■ Short exercise:
Take the records below from their first line to the line with "PROFILE_AREA = np.concatenate([[0], np.cumsum(PROFILE_STEP", and restate those lines word for word.

■ Exercise material:
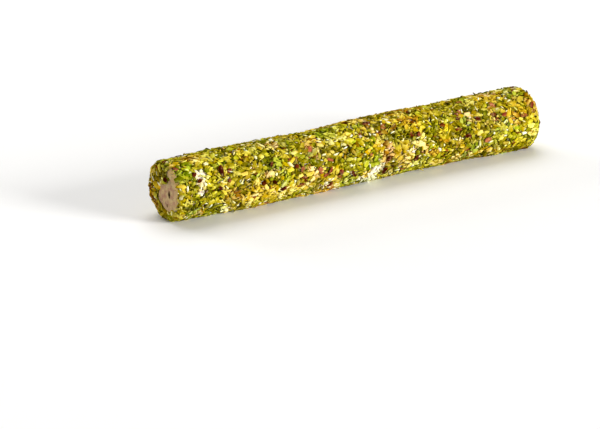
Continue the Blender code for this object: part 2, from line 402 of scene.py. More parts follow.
PROFILE_X, PROFILE_R = outline(*FINE_PROFILE)
PROFILE_STEP = np.hypot(np.diff(PROFILE_X), np.diff(PROFILE_R))
PROFILE_RUN = np.concatenate([[0], np.cumsum(PROFILE_STEP)])
PROFILE_AREA = np.concatenate([[0], np.cumsum(PROFILE_STEP * (PROFILE_R[1:] + PROFILE_R[:-1]))])


def point(at, angle):
    """Points on the mean surface: at is the way along the profile."""
    x = np.interp(at, PROFILE_RUN, PROFILE_X)
    r = np.interp(at, PROFILE_RUN, PROFILE_R)
    return uneven(x, r, angle)


def frames(at, angle):
    """The same points, each with its outward normal and its direction along the profile."""
    before = np.clip(at - PROBE_STEP, 0, PROFILE_RUN[-1])
    after = np.clip(at + PROBE_STEP, 0, PROFILE_RUN[-1])
    along = point(after, angle) - point(before, angle)
    around = point(at, angle + PROBE_TURN) - point(at, angle - PROBE_TURN)
    along /= np.linalg.norm(along, axis=-1, keepdims=True)
    normal = np.cross(along, around)
    normal /= np.linalg.norm(normal, axis=-1, keepdims=True)
    return point(at, angle), normal, along


def surface_frames(share, angle):
    """frames where share runs from 0 to 1, and equal steps of it cover equal areas."""
    return frames(np.interp(share, PROFILE_AREA / PROFILE_AREA[-1], PROFILE_RUN), angle)


def bareness(place):
    """How deep inside the cut face's bare patch a place is: above 0 inside, below 0 outside."""
    side = place[..., 1] / ROLL_RADIUS
    height = (place[..., 2] - AXIS_HEIGHT) / ROLL_RADIUS
    total = np.zeros(side.shape)
    for blob_side, blob_height, wide, high in BARE_BLOBS:
        reach = np.hypot((side - blob_side) / wide, (height - blob_height) / high)
        total = total + np.exp((1 - reach) / BARE_BLEND)
    first, second = (np.sin(across * side + up * height) for across, up in BARE_WAVES)
    depth = BARE_BLEND * np.log(total) + BARE_RAGGED * first * second
    return np.where(place[..., 0] < CUT_FACE_END, depth, NOWHERE_BARE)


def is_bare(place):
    return bareness(place) > 0


def smooth_step(low, high, value):
    """0 up to low and 1 from high, with a smooth rise between them."""
    t = np.clip((value - low) / (high - low), 0, 1)
    return t * t * (3 - 2 * t)


# ---------------------------------------------------------------- meshes from arrays


def linear(colour):
    """An sRGB colour, 0 to 255, as linear light."""
    value = np.asarray(colour, float) / 255
    return np.where(value <= 0.04045, value / 12.92, ((value + 0.055) / 1.055) ** 2.4)


def mesh_object(name, points, triangles, corner_values=None):
    """An object of triangles. corner_values holds arrays by name: (corners, 3) for a colour,
    (corners, 2) for a map of the surface."""
    mesh = bpy.data.meshes.new(name)
    mesh.vertices.add(len(points))
    mesh.vertices.foreach_set("co", points.astype(np.float32).ravel())
    mesh.loops.add(triangles.size)
    mesh.loops.foreach_set("vertex_index", triangles.astype(np.int32).ravel())
    mesh.polygons.add(len(triangles))
    mesh.polygons.foreach_set("loop_start", np.arange(0, triangles.size, 3, dtype=np.int32))
    mesh.update(calc_edges=True)
    for key, values in (corner_values or {}).items():
        if values.shape[1] == 2:
            layer = mesh.uv_layers.new(name=key)
            layer.uv.foreach_set("vector", values.astype(np.float32).ravel())
        else:
            layer = mesh.attributes.new(key, "FLOAT_COLOR", "CORNER")
            opaque = np.concatenate([values, np.ones((len(values), 1))], axis=1)
            layer.data.foreach_set("color", opaque.astype(np.float32).ravel())
    mesh.validate()
    obj = bpy.data.objects.new(name, mesh)
    bpy.context.scene.collection.objects.link(obj)
    return obj


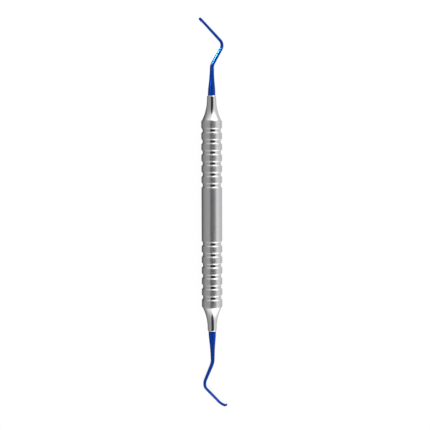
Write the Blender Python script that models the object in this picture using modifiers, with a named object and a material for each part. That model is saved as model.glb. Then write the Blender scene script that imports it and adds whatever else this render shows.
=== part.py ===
"""Double-ended dental hand scaler.

The instrument lies on the plane z = 0 with its length along X. The origin is under the middle
of the handle, where the handle touches that plane. A hollow turned handle takes a turned cone
in each end, and each cone holds the tang of a bent tip with a small curved blade.
"""

import math

import bmesh
import bpy
import numpy as np
from mathutils import Matrix, Vector

MM = 0.001

# Turned and lofted pieces are polygons of this many sides. Their radii are across the flats,
# and a flat side faces down, so that the handle rests on a flat strip.
FACETS = 24
HALF_FACET = math.pi / FACETS
CORNER = 1.0 / math.cos(HALF_FACET)
FIT_GAP = 0.05 * MM
SAME_POINT = 0.001 * MM
SHARP_ANGLE = math.radians(28)

# Handle: a tube with six ring grooves towards each end
HANDLE_RADIUS = 4.75 * MM
BORE_RADIUS = 3.7 * MM
TUBE_HALF_LENGTH = 43.1 * MM
TUBE_EDGE = 0.25 * MM
GROOVES_PER_END = 6
FIRST_GROOVE = 13.5 * MM
GROOVE_PITCH = 5.0 * MM
GROOVE_WIDTH = 2.55 * MM
GROOVE_DEPTH = 0.58 * MM
GROOVE_STEPS = 6

# Cones: a concave flare outside the tube, a spigot inside it and a bore down the middle
MOUTH = 54.5 * MM
MOUTH_RADIUS = 2.07 * MM
LIP_RADIUS = 1.76 * MM
LIP_LENGTH = 0.45 * MM
BASE_RADIUS = 4.42 * MM
FLARE_POWER = 2.35
FLARE_STEPS = 12
SPIGOT_LENGTH = 6.0 * MM
CONE_BORE_RADIUS = 1.5 * MM

# Tang: held in the cone's bore by raised press rings
TANG_LENGTH = 14.0 * MM
TANG_RADIUS = 1.3 * MM
PRESS_RINGS = 3
PRESS_RING_LENGTH = 1.4 * MM
PRESS_RING_PITCH = 3.6 * MM

# Shank: bend radii, and (distance from the cone's mouth, diameter) in millimetres
FIRST_BEND_RADIUS = 5.1 * MM
ELBOW_RADIUS = 3.4 * MM
SHANK_DIAMETERS = (
    (0.0, 3.42), (2.3, 3.30), (4.2, 2.95), (6.0, 2.58), (7.8, 2.27), (9.7, 2.03),
    (13.0, 1.80), (23.0, 1.42), (27.0, 1.30), (36.0, 1.20),
)

# Blade: three curls of (radius, turn in degrees), one after another, out of the shank's plane.
# Its sections are (half width, depth of the back, depth of the face).
CURLS = ((3.0 * MM, 30), (1.8 * MM, 86), (3.0 * MM, 30))
BLADE_ROOT = (0.58 * MM, 0.80 * MM, 0.52 * MM)
BLADE_MIDDLE = (0.62 * MM, 0.60 * MM, 0.20 * MM)
BLADE_END = (0.54 * MM, 0.44 * MM, 0.09 * MM)
TOE_LENGTH = 0.45 * MM
TOE_STEPS = 4
MIDDLE_AT = 0.45
ROOT_BLEND = 5.0 * MM

# How far apart the loft's sections are
STRAIGHT_STEP = 1.6 * MM
ARC_STEP = math.radians(13)

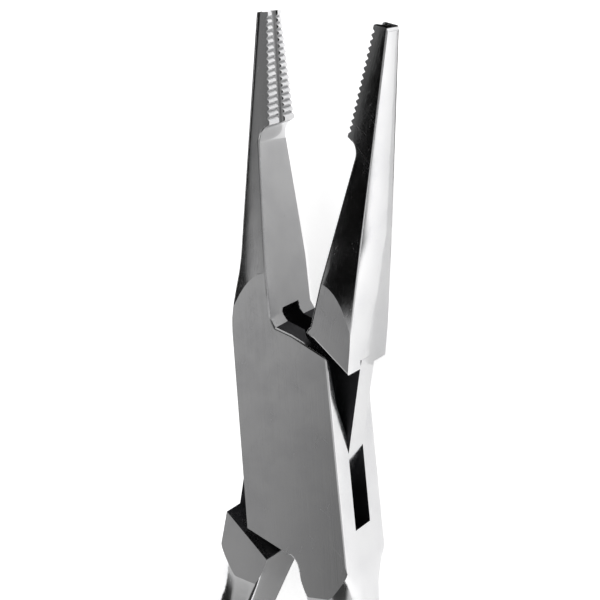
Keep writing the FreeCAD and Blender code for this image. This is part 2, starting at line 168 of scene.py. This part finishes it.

■ Full response:
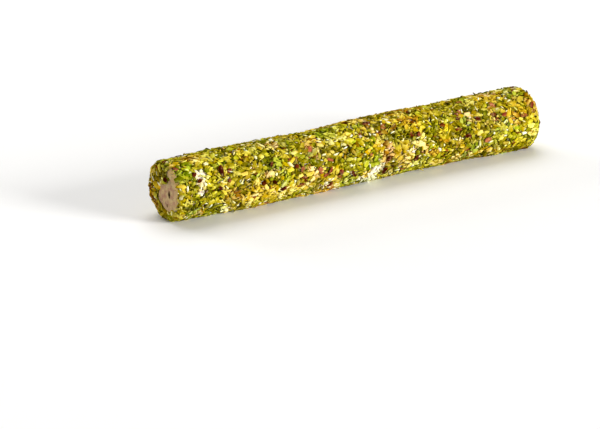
Continue the Blender code for this object: part 2, from line 402 of scene.py. More parts follow.
PROFILE_X, PROFILE_R = outline(*FINE_PROFILE)
PROFILE_STEP = np.hypot(np.diff(PROFILE_X), np.diff(PROFILE_R))
PROFILE_RUN = np.concatenate([[0], np.cumsum(PROFILE_STEP)])
PROFILE_AREA = np.concatenate([[0], np.cumsum(PROFILE_STEP * (PROFILE_R[1:] + PROFILE_R[:-1]))])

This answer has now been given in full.